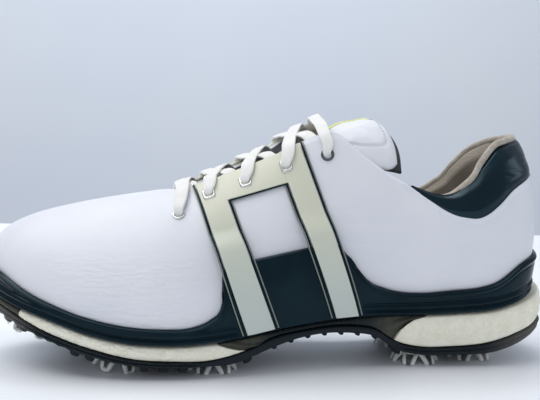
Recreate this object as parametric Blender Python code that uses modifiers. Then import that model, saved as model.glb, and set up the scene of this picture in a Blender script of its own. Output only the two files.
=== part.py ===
"""Golf shoe, left foot, men's size, built as separate pieces that come apart on a bench.

Toe towards -X, heel towards +X, lateral (outer) side towards -Y, cleat tips on z = 0.
Lengths below are in millimetres and are turned into metres by MM.
"""
import math

import bmesh
import bpy
import numpy as np
from mathutils import Matrix, Vector

MM = 0.001

# ---- driving dimensions (mm) -------------------------------------------------------------
SOLE_MID_X = 1.0            # middle of the sole outline
SOLE_HALF_LENGTH = 154.0
FEATHER_INSET = 4.0         # the upper starts this far inside the sole outline
LAYER_GAP = 0.7             # space between layers that are glued on the real shoe
FRAME_LIFT = 1.0            # the frame stands this far off the leather
LEATHER = 1.6
COUNTER = 0.8
LINING = 1.2
FRAME = 2.2
STRAP = 1.3
COLLAR_PAD = 2.6
CLEAT_RADIUS = 13.0         # to the leg tips
CLEAT_HEIGHT = 6.6          # from the outsole down to the leg tips
STEEP = 0.145               # sole slope past which a cleat tilts with the sole
CLEAT_FLANGE_RADIUS = 9.2
CLEAT_FLANGE = 1.8
CLEAT_STUD_RADIUS = 4.0
RECEPTACLE_RADIUS = 9.6
RECEPTACLE_DEPTH = 1.5
FIT = 0.3                   # gap between faces that touch
TAB_LEAN = 2.5              # how much higher the tab's medial edge is, and lower its lateral one
LACE_WIDTH = 5.2
LACE_THICKNESS = 0.9
LACE_LIFT = 3.2             # from the eyestay to a low lace, and from a low lace to a high one
THROAT_SLOPE = math.radians(22)

# Sole outline: (place along the sole from toe 0 to heel 1, lateral y, medial y).
OUTLINE = [(0.0, 5.0, 5.0), (0.1, -15.5, 25.0), (0.2, -37.0, 40.5), (0.3, -50.5, 48.0),
           (0.4, -53.5, 46.0), (0.5, -45.0, 35.0), (0.6, -37.0, 30.0), (0.7, -36.5, 33.0),
           (0.8, -35.5, 34.0), (0.9, -24.0, 23.5), (1.0, 0.0, 0.0)]
# Heights along the sole, (x, z): top of the foam, top and underside of the outsole.
FOAM_TOP = [(-156, 40.5), (-131, 32.7), (-112, 27.4), (-94, 22.0), (-77, 18.5), (-53, 16.9), (-24, 18.6),
            (10, 24.2), (46, 27.6), (75, 28.2), (98, 29.1), (117, 30.5), (132, 33.8), (146, 38.6),
            (158, 42.5)]
OUTSOLE_TOP = [(-156, 37.6), (-134, 29.8), (-118, 23.0), (-106, 19.0), (-92, 15.0), (-72, 10.8),
               (-53, 9.6), (-34, 9.6), (-18, 13.0), (0, 20.0), (14, 22.4), (40, 23.8), (54, 21.4),
               (66, 14.4), (78, 11.6), (92, 11.4), (118, 14.0), (128, 16.8), (141, 21.0), (151, 25.0),
               (158, 29.0)]
OUTSOLE_BASE = [(-156, 33.0), (-134, 24.7), (-115, 17.8), (-95, 11.8), (-77, 8.0), (-53, 6.6),
                (-34, 6.6), (-22, 7.3), (-12, 10.6), (0, 15.0), (14, 18.9), (40, 19.8), (54, 17.2),
                (66, 9.8), (78, 7.0), (92, 6.6), (104, 6.8), (118, 7.8), (130, 10.8), (141, 15.0),
                (151, 20.5), (158, 25.0)]
FOREFOOT_FOAM_END = -23.0
HEEL_FOAM_START = 68.0

# The upper's surface runs over a loop: 0 heel, 0.25 lateral waist, 0.5 toe. Medial mirrors it.
# First handle, relative to the feather edge: (loop, x, outward, z).
LOWER_HANDLE = [(0.0, 2.5, 0, 27), (0.05, 2.5, 5, 27), (0.1, 3, 8, 29), (0.15, -3, 10.5, 26),
                (0.2, -9, 11, 28), (0.25, -12, 11, 30), (0.3, -10, 10, 28), (0.35, -8, 9, 28),
                (0.4, -9, 7, 31), (0.45, -9, 3, 36), (0.5, -9, 0, 38)]
# Second handle: (loop, x, outward, z).
UPPER_HANDLE = [(0.0, 152, 0, 92), (0.05, 145.5, 24, 92), (0.1, 121, 33.5, 91), (0.13, 102, 36.5, 82),
                (0.15, 83, 37.5, 80), (0.175, 48, 37, 90), (0.2, 23, 36, 96), (0.25, -24, 38, 88),
                (0.3, -59, 38, 80), (0.35, -90, 29, 80), (0.4, -110, 19, 80), (0.45, -121, 9.5, 80),
                (0.5, -125, 0, 80)]
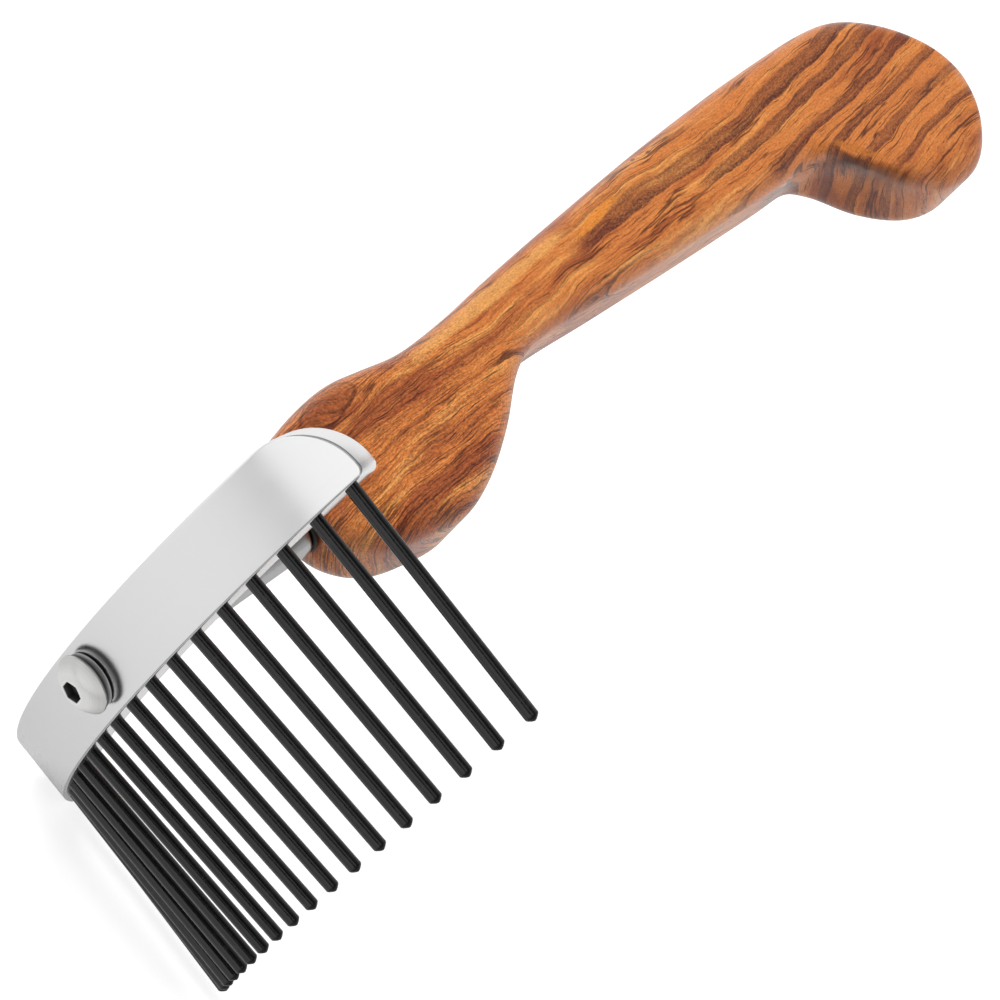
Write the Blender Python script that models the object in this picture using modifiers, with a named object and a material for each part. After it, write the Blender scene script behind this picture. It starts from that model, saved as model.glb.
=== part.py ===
# Grooming rake: a curved steel head plate with a row of round tines, screwed to the end of a
# steel rod that is set in a carved wood handle.
#
# Lengths are in metres. X points the way the tines do, Y runs along the handle away from the
# head, and Z goes across the head, so the rake lies on its side. The pieces are laid out from
# the head: X = 0 at the plate's lower edge, Y = 0 on the line of the tines and Z = 0 at the
# screw. The rake empty then carries them to the object's own origin, which is on the surface
# below the middle of the whole.

import math

import bmesh
import bpy
import numpy as np
from mathutils import Matrix, Vector

MM = 0.001

# Clearances
FIT_GAP = 0.3 * MM
STACK_GAP = 0.2 * MM

# Head plate: a flat blank bent round an arc, hollow side to the handle. The bend radius is that
# of the line of the tines, and the middle of the plate is a little to the -Z side of the screw.
PLATE_BEND_RADIUS = 110.0 * MM
PLATE_LENGTH = 126.4 * MM
PLATE_HEIGHT = 12.0 * MM
PLATE_THICKNESS = 5.6 * MM
PLATE_MIDDLE_Z = -2.0 * MM
PLATE_SPINE_CORNER_LENGTH = 11.0 * MM
PLATE_SPINE_CORNER_HEIGHT = 10.4 * MM
PLATE_ROOT_CORNER = 1.3 * MM
PLATE_EDGE_CHAMFER = 0.4 * MM

# Tines, set in blind holes in the plate's lower edge. Those in the middle lean back towards the
# handle and those at the ends lean forward, so their tips stand in a flatter arc.
TINE_COUNT = 18
TINE_PITCH = 7.0 * MM
TINE_DIAMETER = 2.1 * MM
TINE_LENGTH = 38.7 * MM
TINE_SEAT_DEPTH = 2.8 * MM
TINE_SETBACK = 1.9 * MM
TINE_TIP_ANGLE = math.radians(118.0)
TINE_LEAN_BACK = 0.05
TINE_LEAN_FORWARD = 0.31

# Button head screw with its hex socket, the shank drawn at its thread's pitch diameter
SCREW_HEIGHT_ON_PLATE = 6.3 * MM
SCREW_THREAD_DIAMETER = 4.5 * MM
SCREW_LENGTH = 16.0 * MM
SCREW_HEAD_DIAMETER = 9.5 * MM
SCREW_HEAD_HEIGHT = 2.75 * MM
SCREW_HEAD_RIM = 0.35 * MM
SCREW_SOCKET_FLATS = 3.0 * MM
SCREW_SOCKET_DEPTH = 1.7 * MM

# Split washer under the screw's head
LOCK_WASHER_DIAMETER = 8.8 * MM
LOCK_WASHER_THICKNESS = 1.0 * MM
LOCK_WASHER_SPLIT = 0.8 * MM
LOCK_WASHER_SPLIT_SLANT = math.radians(20.0)

# Rod between the head and the handle
ROD_DIAMETER = 6.8 * MM
ROD_SHOULDER_Y = 40.8 * MM
ROD_CHAMFER = 0.5 * MM
ROD_TANG_DIAMETER = 5.4 * MM
ROD_TANG_LENGTH = 26.0 * MM

# Black ring between the rod's shoulder and the wood
SPACER_THICKNESS = 0.8 * MM

# Wood handle: its ribs from nose to pommel, each as the back's Y and height and the belly's
# Y and height above the plate's lower edge, in millimetres
HANDLE_RIBS = (
    (42.0, 11.7, 42.0, 3.0),
    (42.7, 15.9, 43.9, -0.8),
    (45.1, 19.4, 49.0, -4.5),
    (51.2, 21.0, 56.2, -6.3),
    (58.0, 21.6, 63.5, -6.9),
    (64.5, 20.7, 71.2, -4.5),
    (72.6, 19.5, 79.6, 0.2),
    (84.0, 20.1, 88.5, 6.5),
    (96.0, 21.6, 97.0, 8.8),
    (115.0, 23.5, 116.0, 8.1),
    (137.0, 25.4, 139.0, 7.3),
    (158.0, 26.6, 159.0, 6.8),
    (168.0, 26.9, 169.3, 6.5),
    (176.0, 27.0, 175.2, 2.5),
    (184.0, 26.9, 180.7, -4.4),
    (191.5, 25.9, 187.8, -9.5),
    (197.6, 22.9, 195.0, -11.0),
    (203.2, 17.9, 200.7, -9.3),
    (207.3, 11.5, 206.2, -3.4),
    (209.7, 5.9, 209.2, 3.6),
)
HANDLE_THICKNESS = 18.5 * MM
HANDLE_ROUND_OVER = 4.5 * MM
HANDLE_NOSE_WIDTH = 11.0 * MM
HANDLE_NOSE_TAPER = 11.0 * MM
HANDLE_END_WIDTH = 9.5 * MM
HANDLE_END_TAPER = 5.5 * MM
HANDLE_STEPS_PER_RIB = 4
HANDLE_RING_POINTS = 28

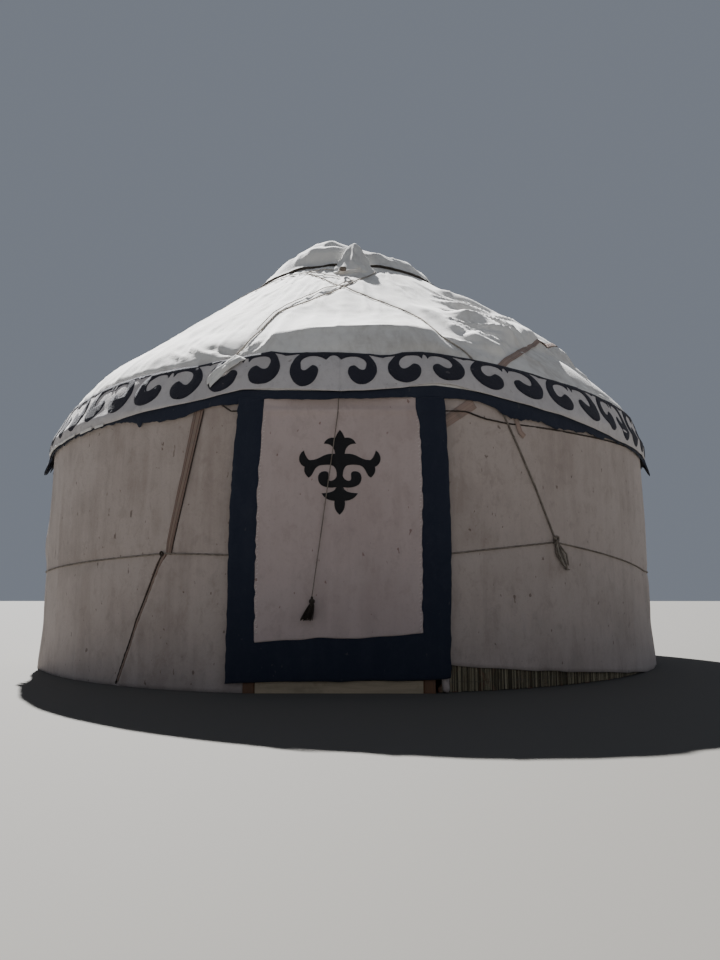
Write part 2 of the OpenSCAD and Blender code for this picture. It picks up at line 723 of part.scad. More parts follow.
// Cord and tassel that hang in front of the flap
tassel_top = [-168, -panel_front - 30 - seat * 2 - ornament_t, 590];
cord_exit = hem_r + 0.3;
tassel_route = [
    [-13, -flap_mid - cord_exit * cos(20), eave_rope_z - cord_exit * sin(20)],
    [-13, -flap_mid - (cord_exit + 8) * cos(20), eave_rope_z - (cord_exit + 8) * sin(20)],
    [-14, -panel_front - 12, eave_rope_z - 20],
    [-16, -panel_front - 12, 1740],
    [-22, -panel_front - 12, 1700],
    [-29, -panel_front - 12, 1640],
    [-37, -panel_front - 12, 1580],
    [-49, -panel_front - 12, 1490],
    [-61, -panel_front - 12, 1400],
    [-76, -panel_front - 12, 1290],
    [-91, -panel_front - 12, 1180],
    [-105, -panel_front - 13, 1070],
    [-118, -panel_front - 15, 970],
    [-131, -panel_front - 18, 875],
    [-143, -panel_front - 21, 780],
    [-152, -panel_front - 25, 715],
    [-160, -panel_front - 28, 650],
    [-165, -panel_front - 30, 615],
    [-168, tassel_top[1], 590 + 2 * seat]
];

module tassel_cord() {
    color("dimgray") rope(tassel_route, cord_r);
}

module tassel() {
    color("black") translate(tassel_top) mirror([0, 0, 1]) {
        cylinder(h = 20, r = 8, $fn = round_fn);
        translate([0, 0, 20]) sphere(r = 18);
        translate([0, 0, 30]) cylinder(h = tassel_l - 30, r1 = 14, r2 = tassel_r);
    }
}

left_jamb();
right_jamb();
lintel();
threshold();
lattice(lattice_from, 90);  // lattice_front_right
lattice(90.1, 180);  // lattice_back_right
lattice(180.1, 270);  // lattice_back_left
lattice(270.1, 360 - lattice_from);  // lattice_front_left
roof_poles(-quarter / 2, quarter / 2 - 1);  // roof_poles_front
roof_poles(quarter / 2, quarter * 3 / 2 - 1);  // roof_poles_right
roof_poles(quarter * 3 / 2, quarter * 5 / 2 - 1);  // roof_poles_back
roof_poles(quarter * 5 / 2, quarter * 7 / 2 - 1);  // roof_poles_left
crown_ring();
crown_slats();
reed_screen(lattice_from, 180 - seam_gap);  // reed_screen_right
reed_screen(180, 360 - lattice_from);  // reed_screen_left
wall_felt_front_right();
wall_felt(seam, 180 - seam_gap);  // wall_felt_back_right
wall_felt(180, 360 - seam - seam_gap);  // wall_felt_back_left
wall_felt_front_left();
roof_cover(-90, 90 - seam_gap);  // roof_cover_front
roof_cover(90, 270 - seam_gap);  // roof_cover_back
crown_cover();
eave_band(0, 180 - seam_gap);  // eave_band_right
eave_band(180, 360 - seam_gap);  // eave_band_left
scrolls(0, pair_count / 2 - 1);  // scrolls_right
scrolls(pair_count / 2, pair_count - 1);  // scrolls_left
skirt(0, 180 - seam_gap);  // skirt_right
skirt(180, 360 - seam_gap);  // skirt_left
eave_rope();
wall_rope();
wall_strap(strap_top, strap_foot);  // left_strap
wall_strap(right_strap_top, right_strap_foot);  // right_strap
left_tie();
right_tie();
long_rope(0);  // roof_rope_long
cross_rope(0);  // roof_rope_cross
long_rope(180);  // roof_rope_back
cross_rope(180);  // roof_rope_back_cross
roof_strap();
crown_gather();
door_flap();
flap_panel();
flap_ornament();
tassel_cord();
tassel();
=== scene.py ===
# A felt tent dressed over its fixed frame: canvas, felts, band, ropes, reeds and tassel.
import json
import math

import bmesh
import bpy
import numpy as np
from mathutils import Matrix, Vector


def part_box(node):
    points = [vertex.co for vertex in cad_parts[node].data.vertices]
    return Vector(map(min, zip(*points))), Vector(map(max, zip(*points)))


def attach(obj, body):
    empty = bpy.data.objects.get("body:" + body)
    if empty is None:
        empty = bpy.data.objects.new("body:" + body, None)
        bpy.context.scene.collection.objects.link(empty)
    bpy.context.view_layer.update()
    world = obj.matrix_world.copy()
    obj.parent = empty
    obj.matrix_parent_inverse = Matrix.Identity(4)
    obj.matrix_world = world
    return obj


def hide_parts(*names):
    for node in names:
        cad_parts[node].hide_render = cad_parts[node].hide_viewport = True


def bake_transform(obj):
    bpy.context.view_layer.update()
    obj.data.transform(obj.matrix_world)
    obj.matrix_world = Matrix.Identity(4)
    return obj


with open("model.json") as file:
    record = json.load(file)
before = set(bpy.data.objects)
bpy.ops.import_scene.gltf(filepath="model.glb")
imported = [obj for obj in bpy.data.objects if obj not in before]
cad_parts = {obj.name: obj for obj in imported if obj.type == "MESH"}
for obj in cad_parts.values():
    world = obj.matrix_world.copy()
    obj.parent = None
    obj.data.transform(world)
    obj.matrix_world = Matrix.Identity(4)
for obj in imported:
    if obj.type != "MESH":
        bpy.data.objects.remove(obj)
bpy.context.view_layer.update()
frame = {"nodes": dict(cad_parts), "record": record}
nodes = frame["nodes"]
print("frame loaded:", len(nodes), "nodes")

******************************

Requirements:
Your task is to quote, without any alteration, the lines running from the top of the records to the line that holds "on a bench.", both included.

Response to this exercise:
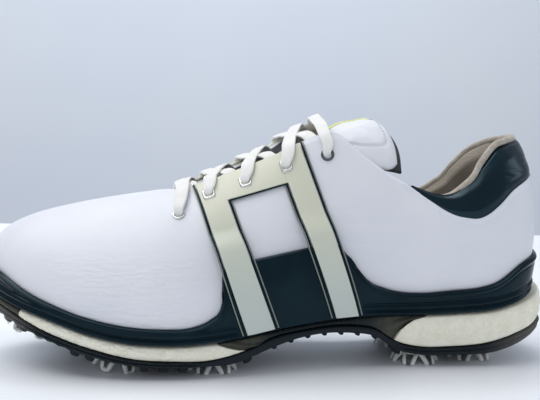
Recreate this object as parametric Blender Python code that uses modifiers. Then import that model, saved as model.glb, and set up the scene of this picture in a Blender script of its own. Output only the two files.
=== part.py ===
"""Golf shoe, left foot, men's size, built as separate pieces that come apart on a bench.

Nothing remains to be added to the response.